▸ Record excerpts

::::

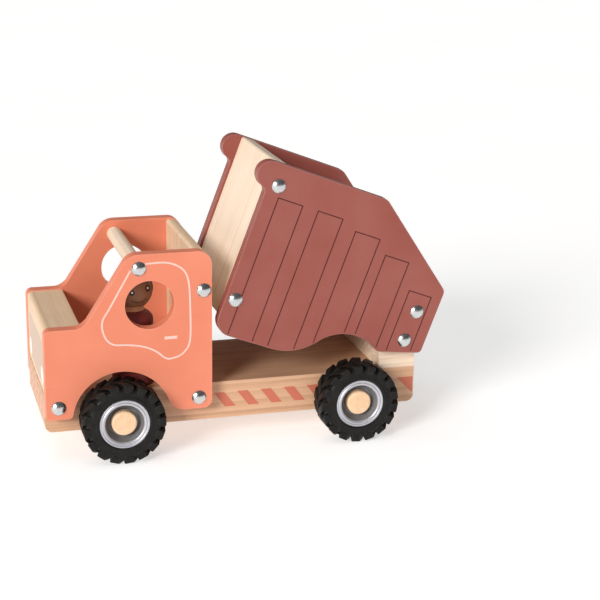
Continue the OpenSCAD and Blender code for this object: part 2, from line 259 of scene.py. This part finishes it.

::::

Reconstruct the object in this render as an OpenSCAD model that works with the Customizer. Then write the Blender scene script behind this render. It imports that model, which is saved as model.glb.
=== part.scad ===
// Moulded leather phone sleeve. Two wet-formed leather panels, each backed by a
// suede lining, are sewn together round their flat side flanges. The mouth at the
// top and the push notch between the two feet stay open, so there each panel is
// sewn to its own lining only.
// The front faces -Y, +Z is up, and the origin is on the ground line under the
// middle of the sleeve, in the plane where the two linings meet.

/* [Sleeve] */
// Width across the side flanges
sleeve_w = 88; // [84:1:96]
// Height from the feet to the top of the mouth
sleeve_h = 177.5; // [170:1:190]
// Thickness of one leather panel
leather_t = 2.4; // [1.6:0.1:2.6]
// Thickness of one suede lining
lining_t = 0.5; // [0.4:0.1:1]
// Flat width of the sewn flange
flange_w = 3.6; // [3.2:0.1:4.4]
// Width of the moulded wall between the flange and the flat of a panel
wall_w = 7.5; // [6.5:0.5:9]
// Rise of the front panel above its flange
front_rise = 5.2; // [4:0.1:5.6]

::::

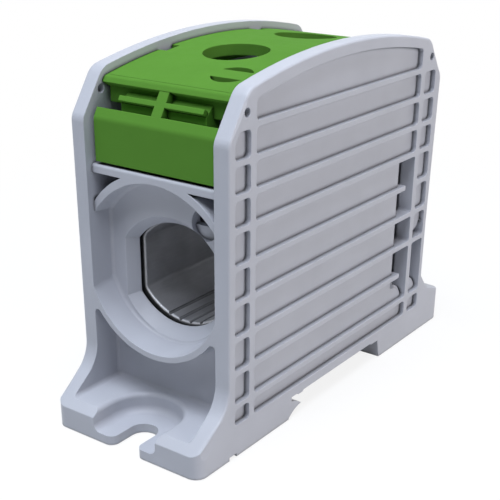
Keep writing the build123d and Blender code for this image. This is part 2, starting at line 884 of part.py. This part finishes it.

::::

▸ Brief
From the records above, pick out and copy each line holding the word "this".

▸ Exercise response
Continue the OpenSCAD and Blender code for this object: part 2, from line 259 of scene.py. This part finishes it.
Reconstruct the object in this render as an OpenSCAD model that works with the Customizer. Then write the Blender scene script behind this render. It imports that model, which is saved as model.glb.
Keep writing the build123d and Blender code for this image. This is part 2, starting at line 884 of part.py. This part finishes it.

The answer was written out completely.